Plaintiff's breach of contract claim also fails as a matter of law because plaintiff did not suffer any damages within the terms of her contract. "In 1995, the Supreme Court ruled definitively that the [Airline Deregulation Act] confines plaintiffs claiming breach of contract to the terms of the parties' bargain, 'with no enlargement or enhancement based on state laws or policies external to the agreement.'" Ruta v. Delta Airlines, Inc., 322 F. Supp. 2d 391, 398 (S.D.N.Y. 2004) (quoting American Airlines, Inc. v. Wolens, 513 U.S. 219, 232-33 (1995)). Rule 35 of Domestic General Rules Tariff provides that "[t]he sole recourse of any passenger refused carriage or removed en-route for any reason specified in this Rule shall be recovery of the refund value of the unused portion of his or her ticket as provided in Rule 260." (Martinez Aff. at Ex. K, p. 22.) It is undisputed that defendant refunded plaintiff the full value of the unused portion of her ticket. (Def.'s 56.1 Statement, ¶ 15.) Therefore, under the terms of the contract of carriage, plaintiff could not have recovered any additional damages even if defendant had breached the contract. See Ruta, 322 F. Supp. 2d at 399 (granting summary judgment on plaintiff's breach of contract claim against the airline where "Plaintiff did not suffer any damages within the terms of her contract" because "there is no unused portion of the ticket, and Plaintiff is not entitled to any refund, which is the limit of Delta's contractual liability for removing her from the flight."); Norman v. Trans World Airlines, Inc., No. 98 Civ. 7419 (BSJ), 2000 U.S. Dist. LEXIS 14618, at *18 (S.D.N.Y. Oct. 5, 2000) (Plaintiff's "remedy for any breach of the contract of carriage between the parties is limited to the remedies set forth in that contract.").
Accordingly, defendant's motion for summary judgment should be granted on plaintiff's breach of contract claim.
III. Discrimination Claim Pursuant to 42 U.S.C. § 1981
Plaintiff claims that defendant denied her contract rights because of her race. Section 1981 provides that "all persons . . . shall have the same right . . . to make and enforce contracts . . . as is enjoyed by white citizens." 42 U.S.C. § 1981. The right to make and enforce contracts "includes the making, performance, modification, and termination of contracts, and the enjoyment of all benefits, privileges, terms, and conditions of the contractual relationship." 42 U.S.C. § 1981(b). "To establish a claim under § 1981, a plaintiff must allege facts in support of the following elements: (1) the plaintiff is a member of a racial minority; (2) an intent to discriminate on the basis of race by the defendant; and (3) the discrimination concerned one or more of the activities enumerated in the statute (i.e., make and enforce contracts, sue and be sued, give evidence, etc.)." Mian v. Donaldson, Lufkin & Jenrette Sec. Corp., 7 F.3d 1085, 1087 (2d Cir. 1993). The parties dispute whether plaintiff can demonstrate that defendant intentionally discriminated against her on the basis of race.
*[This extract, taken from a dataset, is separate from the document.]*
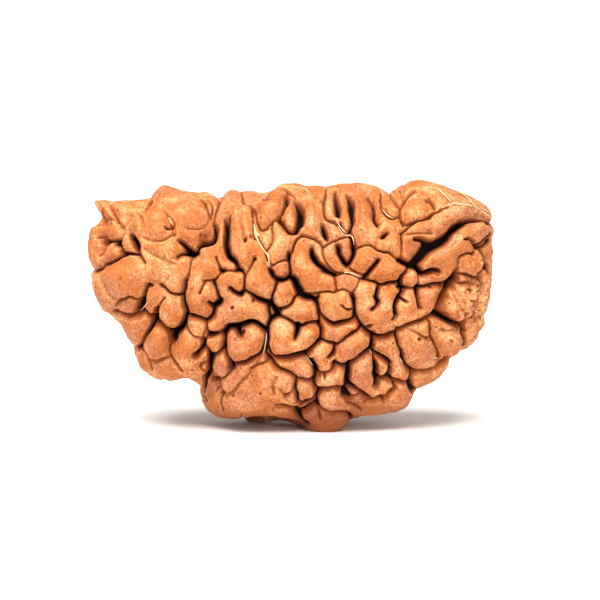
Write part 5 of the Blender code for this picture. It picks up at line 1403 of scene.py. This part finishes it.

In Section 1981 claims where, as here, the evidence of discrimination is circumstantial, courts have employed the framework established in McDonnell Douglas Corp. v. Green, 411 U.S. 792 (1973). See Bary v. Delta Airlines, Inc., No. CV-02-5202 (DGT), 2009 U.S. Dist. LEXIS 94797, at *27 (E.D.N.Y. Oct. 9, 2009) (applying McDonnell Douglas framework to airline passenger's claim under Section 1981); see also Lizardo v. Denny's, Inc., 270 F.3d 94, 103 (2d Cir. 2001). Under this framework, "the plaintiff bears the initial burden of establishing a prima facie case of discrimination." Holcomb v. Iona College, 521 F.3d 130, 138 (2d Cir. 2008). "The burden of establishing a prima facie case of alleged disparate treatment 'is not onerous.'" Id. (quoting Texas Dep't of Community Affairs v. Burdine, 450 U.S. 248, 253 (1981)). "Nevertheless, the plaintiff must still identify 'circumstances giving rise to an inference of discrimination on the basis' of race." Bary, 2009 U.S. Dist. LEXIS 94797, at *29 (quoting McLee v. Chrysler Corp., 109 F.3d 130, 134 (2d Cir. 1997)). Once a plaintiff establishes a prima facie case, "the burden shifts to the defendant to articulate 'some legitimate, non-discriminatory reason' for its action." Holcomb, 521 F.3d at 138 (quoting McDonnell Douglas Corp., 411 U.S. at 802). "If such a reason is provided, plaintiff may no longer rely on the presumption raised by the prima facie case, but may still prevail by showing, without the benefit of the presumption, that the [defendant's] determination was in fact the result of racial discrimination." Id. "The ultimate burden of persuading the trier of fact that the defendant intentionally discriminated against the plaintiff remains at all times with the plaintiff." Burdine, 450 U.S. at 253; see Lizardo, 270 F.3d at 103 ("The court must examine the entire record to determine if plaintiffs meet their ultimate burden of persuading the fact-finder of a central element of a 1981 claim: namely, that defendants intentionally discriminated against them on the basis of their race.").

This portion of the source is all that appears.